──────── RAW DATA

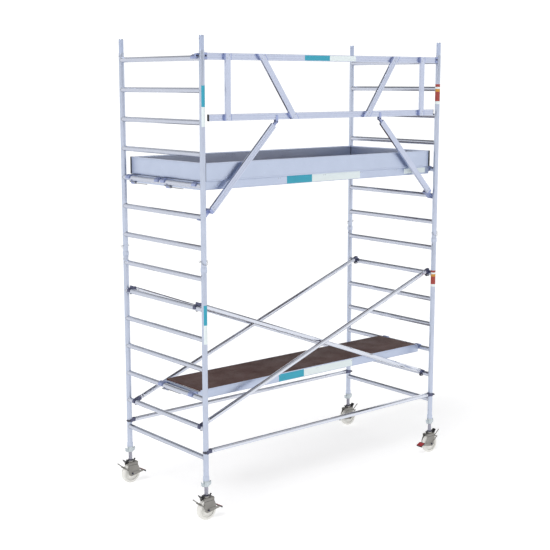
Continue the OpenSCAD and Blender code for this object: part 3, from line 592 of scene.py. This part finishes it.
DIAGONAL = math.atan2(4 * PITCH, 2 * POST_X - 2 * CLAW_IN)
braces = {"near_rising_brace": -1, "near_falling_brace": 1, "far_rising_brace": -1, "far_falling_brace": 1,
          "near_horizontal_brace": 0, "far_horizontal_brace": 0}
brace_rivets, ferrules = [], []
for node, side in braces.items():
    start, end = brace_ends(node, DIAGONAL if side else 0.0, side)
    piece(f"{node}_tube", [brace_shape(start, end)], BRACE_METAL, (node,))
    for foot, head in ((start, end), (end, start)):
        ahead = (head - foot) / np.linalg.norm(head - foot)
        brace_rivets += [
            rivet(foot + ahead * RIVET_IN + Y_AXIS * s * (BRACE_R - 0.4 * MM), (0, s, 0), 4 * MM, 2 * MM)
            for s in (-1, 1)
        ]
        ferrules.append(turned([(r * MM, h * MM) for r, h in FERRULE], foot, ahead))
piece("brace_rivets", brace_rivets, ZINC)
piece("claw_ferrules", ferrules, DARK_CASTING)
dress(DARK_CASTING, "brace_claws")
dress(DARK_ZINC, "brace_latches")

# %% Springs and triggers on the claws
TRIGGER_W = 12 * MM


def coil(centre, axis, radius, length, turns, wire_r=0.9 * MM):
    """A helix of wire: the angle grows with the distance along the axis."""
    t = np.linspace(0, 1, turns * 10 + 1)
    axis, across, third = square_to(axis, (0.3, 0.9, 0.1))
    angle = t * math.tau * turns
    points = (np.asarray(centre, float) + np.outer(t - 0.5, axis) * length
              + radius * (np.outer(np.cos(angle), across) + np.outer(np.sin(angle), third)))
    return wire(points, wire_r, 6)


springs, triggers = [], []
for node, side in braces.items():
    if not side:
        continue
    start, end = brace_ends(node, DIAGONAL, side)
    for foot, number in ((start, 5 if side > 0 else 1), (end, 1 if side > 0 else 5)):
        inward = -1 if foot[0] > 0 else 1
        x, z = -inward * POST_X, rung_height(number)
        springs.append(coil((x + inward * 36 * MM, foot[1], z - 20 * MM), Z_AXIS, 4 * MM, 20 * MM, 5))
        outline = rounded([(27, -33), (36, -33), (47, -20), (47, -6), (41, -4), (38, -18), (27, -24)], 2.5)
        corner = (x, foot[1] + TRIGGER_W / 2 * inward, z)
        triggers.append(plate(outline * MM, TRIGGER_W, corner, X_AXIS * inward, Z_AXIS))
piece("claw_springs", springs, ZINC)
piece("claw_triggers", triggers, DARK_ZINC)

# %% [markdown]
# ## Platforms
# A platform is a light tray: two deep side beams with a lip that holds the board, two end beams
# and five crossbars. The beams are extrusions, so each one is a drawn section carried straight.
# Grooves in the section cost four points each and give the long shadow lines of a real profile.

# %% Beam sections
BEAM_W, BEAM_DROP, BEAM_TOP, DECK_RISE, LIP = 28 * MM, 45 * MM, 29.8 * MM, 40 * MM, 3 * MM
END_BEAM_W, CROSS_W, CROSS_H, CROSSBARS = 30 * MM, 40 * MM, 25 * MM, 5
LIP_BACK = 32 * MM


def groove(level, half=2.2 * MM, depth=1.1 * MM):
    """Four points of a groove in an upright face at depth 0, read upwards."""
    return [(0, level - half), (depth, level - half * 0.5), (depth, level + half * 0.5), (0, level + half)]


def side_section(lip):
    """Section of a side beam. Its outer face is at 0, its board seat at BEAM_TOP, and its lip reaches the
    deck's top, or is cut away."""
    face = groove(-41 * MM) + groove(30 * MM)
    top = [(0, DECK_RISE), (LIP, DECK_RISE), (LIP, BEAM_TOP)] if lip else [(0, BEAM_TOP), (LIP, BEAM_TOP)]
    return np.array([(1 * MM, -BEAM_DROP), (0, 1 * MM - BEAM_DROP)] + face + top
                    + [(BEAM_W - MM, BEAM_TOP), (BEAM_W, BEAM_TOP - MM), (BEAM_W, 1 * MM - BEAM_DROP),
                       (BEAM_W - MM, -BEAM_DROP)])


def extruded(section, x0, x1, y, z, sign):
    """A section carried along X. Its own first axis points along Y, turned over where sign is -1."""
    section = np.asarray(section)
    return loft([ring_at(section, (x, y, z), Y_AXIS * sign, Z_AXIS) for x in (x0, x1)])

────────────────

▸ **WRITTEN INSTRUCTION**
Lines from the beginning of the data above through the line containing "return wire(points, wire_r, 6)" are to be returned exactly, and no others.

▸ **OUTPUT**
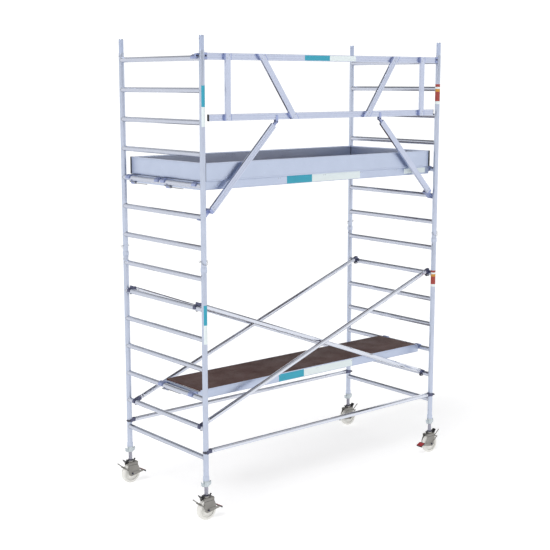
Continue the OpenSCAD and Blender code for this object: part 3, from line 592 of scene.py. This part finishes it.
DIAGONAL = math.atan2(4 * PITCH, 2 * POST_X - 2 * CLAW_IN)
braces = {"near_rising_brace": -1, "near_falling_brace": 1, "far_rising_brace": -1, "far_falling_brace": 1,
          "near_horizontal_brace": 0, "far_horizontal_brace": 0}
brace_rivets, ferrules = [], []
for node, side in braces.items():
    start, end = brace_ends(node, DIAGONAL if side else 0.0, side)
    piece(f"{node}_tube", [brace_shape(start, end)], BRACE_METAL, (node,))
    for foot, head in ((start, end), (end, start)):
        ahead = (head - foot) / np.linalg.norm(head - foot)
        brace_rivets += [
            rivet(foot + ahead * RIVET_IN + Y_AXIS * s * (BRACE_R - 0.4 * MM), (0, s, 0), 4 * MM, 2 * MM)
            for s in (-1, 1)
        ]
        ferrules.append(turned([(r * MM, h * MM) for r, h in FERRULE], foot, ahead))
piece("brace_rivets", brace_rivets, ZINC)
piece("claw_ferrules", ferrules, DARK_CASTING)
dress(DARK_CASTING, "brace_claws")
dress(DARK_ZINC, "brace_latches")

# %% Springs and triggers on the claws
TRIGGER_W = 12 * MM


def coil(centre, axis, radius, length, turns, wire_r=0.9 * MM):
    """A helix of wire: the angle grows with the distance along the axis."""
    t = np.linspace(0, 1, turns * 10 + 1)
    axis, across, third = square_to(axis, (0.3, 0.9, 0.1))
    angle = t * math.tau * turns
    points = (np.asarray(centre, float) + np.outer(t - 0.5, axis) * length
              + radius * (np.outer(np.cos(angle), across) + np.outer(np.sin(angle), third)))
    return wire(points, wire_r, 6)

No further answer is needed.